Years later I found myself the pastry chef at a restaurant where I never had to stick my arms in a bucket of salad and only worked during non-service hours, listening to music while I baked, tempered, and stirred. I found a stovetop pot de crème recipe in Cook’s Illustrated, made a few tweaks, and served it up to happy chocophiles for years. This recipe skips the tricksy water bath in favor of a super simple stovetop technique: just cook the custard on the stovetop as you would crème anglaise or ice cream base, pour it over chocolate, stir to combine as though making ganache, pour into cups, and chill until firm. The solids in the chocolate do the work of firming up the custard to a spoonable consistency, no oven, water baths, or steam burns (or hot-tempered chefs) required.

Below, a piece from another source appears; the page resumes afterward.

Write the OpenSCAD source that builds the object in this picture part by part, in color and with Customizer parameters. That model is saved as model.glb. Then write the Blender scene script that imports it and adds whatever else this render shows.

I shared the recipe for a rosemary infused version of these stovetop pots de crème (and more restaurant industry rants) in the early days of this blog, and decided the recipe deserved an update. I’ve made it with several variations over the years. There’s the classic, with vanilla bean infused into the custard, which is always a winner. There’s the rosemary variation, included below, which plays up the savory notes in the olive oil. And I used to serve a cinnamon chili version when I worked at the aforementioned Latin restaurant – also a hit.
These stovetop pots de crème can be made from the comfort of your own home, and the qualities that make them restaurant-ready also make them an ideal dinner party dessert (or as we’ve been doing the past week – stealing bites from the fridge after breakfast, lunch, and dinner). They can be made up to 3 days ahead and when it comes time for dessert, just top the custards with a swoop of whipped cream, a drizzle of flavorful olive oil, and a pinch of flaky salt.
The grassy notes of good olive oil add bright complexity to the dish, and the flaky salt gives the puddings a bit of crunch and pop of flavor, offsetting the sweet richness.
Wishing you a holiday season similar to these stovetop pots de crème – chill, chocolatey, and delicious.
*Thanks for reading! For more Bojon Gourmet in your life, follow along on Instagram, Facebook, or Pinterest, purchase my gluten-free cookbook Alternative Baker, or subscribe to receive new posts via email. And if you make these stovetop pots de crème, I’d love to see! Tag your Instagram snaps @The_Bojon_Gourmet and #bojongourmet.*
- 1 ¼ cups (295 ml) heavy cream
- ½ cup + 2 tablespoons (150 ml) whole milk (or half and half, for richer puddings)
- ½ vanilla bean, split lengthwise and scraped
- 3 large egg yolks
- 5 tablespoons (65 g) organic granulated sugar
- ⅛ teaspoon fine sea salt
- 6 ounces (170 g) bittersweet chocolate (65-70% cacao mass)
- ½ cup (120 ml) cold heavy cream (or ¼ cup each heavy cream and crème fraiche for a tangy variation)
- 1 teaspoon sugar (or to taste)
- a few tablespoons flavorful extra-virgin olive oil, for drizzling (I used Lucini's Everyday Extra Virgin Olive Oil)
- flaky sea salt, such as Maldon
- shaved chocolate
- In a small saucepan, heat the heavy cream, milk, and vanilla pod and scrapings until bubbling around the edges and steamy. Cover and set aside to steep for 20 minutes.
- Place the chocolate in a medium bowl or quart-sized measuring cup and place a fine-mesh strainer over the bowl.
- When the dairy has steeped, whisk together the egg yolks, sugar, and salt in a medium bowl until combined. Secure the bowl on a damp cloth. Reheat the cream until bubbling around the edges again, then, whisking constantly, slowly dribble the hot dairy into the yolk mixture until you have added it all. Return the mixture to the pot and cook the custard over medium-low heat, stirring constantly with a heatproof silicone spatula until the custard has thickened to the consistency of heavy cream, 175-180ºF, 3-5 minutes. Immediately pour through the strainer and into the chocolate.
- Let sit for a minute or two to melt the chocolate, then gently whisk to combine. Pour the hot custard into 6 small heatproof cups, ramekins, or canning jars. Cover and chill until firm, at least 2-4 hours and up to 3 days.
- To serve, whip the cream with the 1 teaspoon sugar until soft peaks form. (Use right away or chill airtight for up to a day or two.) Top each custard with a dollop of whipped cream, a drizzle of olive oil, and a pinch of flaky salt.
- Omit the vanilla bean, using 2 sprigs fresh rosemary (4 inches long) and steeping until the dairy is as rosemary-flavored as you like, 5-15 minutes. Proceed with the recipe.